Last, but not least, it appears that Kim Jong-un, by hiding the facts, wants to find an excuse for continuing military provocations, such as a series of missile tests performed in March. Before the coronavirus crisis broke out, Kim Jong-un was envisioning a number of steps that could be taken without crossing a redline and upsetting President Donald Trump, who seemingly was less interested in talking with him this year. While the world is fighting the coronavirus pandemic, North Korea's missile testing surely upsets us all.

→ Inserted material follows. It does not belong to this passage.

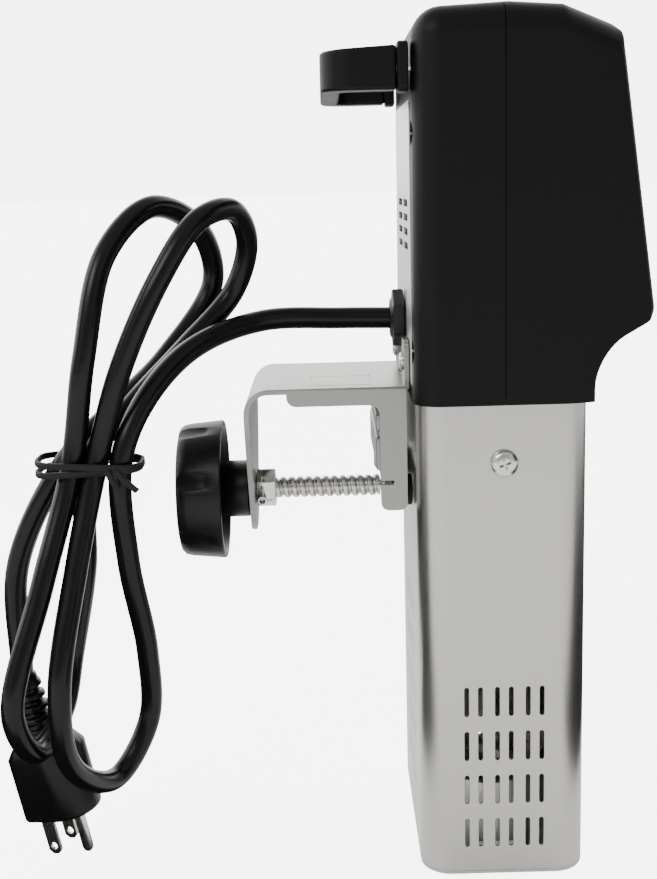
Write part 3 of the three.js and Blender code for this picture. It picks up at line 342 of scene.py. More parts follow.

The world would have different perceptions of a North Korea ravaged by coronavirus and a North Korea completely untouched by the pandemic. Of course, few will believe the absurd lies that there have been no coronavirus infections or fatalities in the country. Kim Jong-un seems to be mistakenly induced to think that his military actions would be less condemned or even excused if the truth is concealed. On the one hand, North Korea is likely to continue similar low-intensity and carefully controlled military provocations in the weeks and months to come. On the other hand, it will double down on diplomatic efforts at the UN to have sanctions against the country lifted, in particular by manipulating China and Russia.

In conclusion, it is very likely that the number of coronavirus cases and fatalities in North Korea exceeds imagination. The international community should put strong pressure on the North Korean government to share transparent information. The North Korean government should be pressed hard to request and accept much needed assistance without delay to save the lives of North Koreans already affected by malnutrition and weakened immunity, as they are most likely to die from COVID-19. If we fail in the pursuit of truth, the coronavirus pandemic will trigger a humanitarian crisis on par with the great famine of the 1990s.